Nothing about this movie is realistic. It really exists as more of a bizarre commentary on how insane the world is now and how our collective nostalgia for the past is founded in a delusional fantasy. But it begs the question “what if we were all a little bit more considerate and a bit nicer to each other?” 

It starts off as a weird backward version of The Shining, with Walken monitoring the various ins and outs of their fallout shelter (not a bomb shelter, there’s a difference), making sure everything is up and running while doing his best to take care of his wife and his son. Where all work and no play made Jack a homicidal maniac, in this case, it made Calvin a man with a purpose. Spacek’s Helen, on the other hand, is far less content with their confines, and nowhere near as fulfilled as Calvin. Their entire experience in the fall out shelter — 35 years followed by the threat of more time to stay safely hidden from the “mutants” up above — feels distressingly familiar as we continue to deal with lockdown after lockdown after lockdown, in what’s starting to feel like a Covid-induced Sisyphean nightmare. Some of us may see ourselves in Calvin, taking this as an opportunity to fix up our homes, get more work done, focus a little harder on the tasks you’d otherwise neglect. Others may relate to Adam, eager to see what else is going on, but also keenly aware of the need to stay safe and inside. Then there’s Helen, who I think reflects most of us; wanting to be safe and doing everything right, but steadily losing our shit because it feels like it’s been an eternity without any human contact beyond the confines of our home and, dammit, we miss our friends, want to go out, and are pissed off that for some inexplicable reason WE’RE STILL F**KING HERE!

But I digress.

It’s no surprise that Fraser has charisma to spare and exceptional comedic timing, particularly when paired ever so briefly with Nathan Fillion. His endless joy at seeing the world is downright infectious. Considering the only people he’s ever seen in his entire life are his two white parents, when he first encounters a Black woman walking down the street, your heart stops for a moment. You have no clue how he’s going to react, or what he’s going to say, but I think it’s fair to assume we’d all anticipate something hateful. But he’s just so in awe of her, and so honored to meet her, even she’s dumbfounded. His pitch-perfect line delivery in every scene is just outstanding, and the physicality of his performance is likewise. He’s a complete joy to watch, and he makes you wish for a sequel. Ideally one with more dancing. You’ll see. 

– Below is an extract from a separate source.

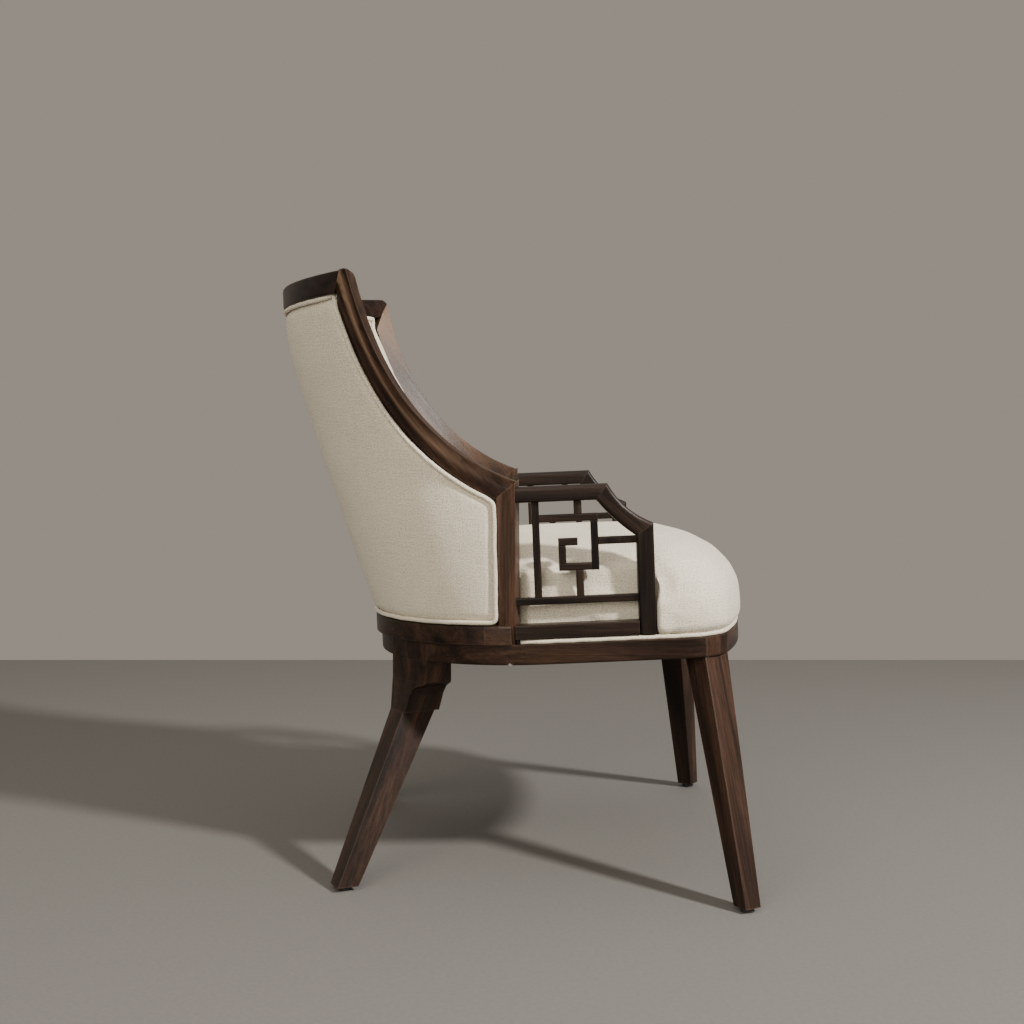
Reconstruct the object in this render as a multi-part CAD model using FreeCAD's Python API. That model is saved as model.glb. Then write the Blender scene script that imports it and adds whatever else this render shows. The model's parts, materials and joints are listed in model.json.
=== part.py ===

Spacek’s comedic chops are on full display here, as are Walken’s. The two get to play these absurd caricatures of sheltered, traditional folks with very little understanding of the world but an immense pull towards kindness and hospitality. The stuff that Spacek earnestly does are the kinds of things both my Bubbie and my Abuelita would have said and done, like rushing to the kitchen sink to start scrubbing it because of hearing something distressing, or lamenting how hard it is to get baked cheese off of a casserole dish while you’re literally going into a fallout shelter! Ok, that one may be a bit specific, but still. Considering my Abuelita used to tell me not to walk on the kitchen floor without socks lest I get a cold, and that my Bubbie would practically run to the kitchen sink to start scrubbing if we talked about anything she didn’t like at the dinner table, I’d say it applies!

While, for me, the most inexplicable parts of the movie are that it rains twice in LA in the span of roughly a month, and Silverstone looks like her style icon was a young Shirley Temple (seriously, this was 4 years after Clueless in which she had the perfect hair, what gives?!), it exists in such a place of joy that I don’t care.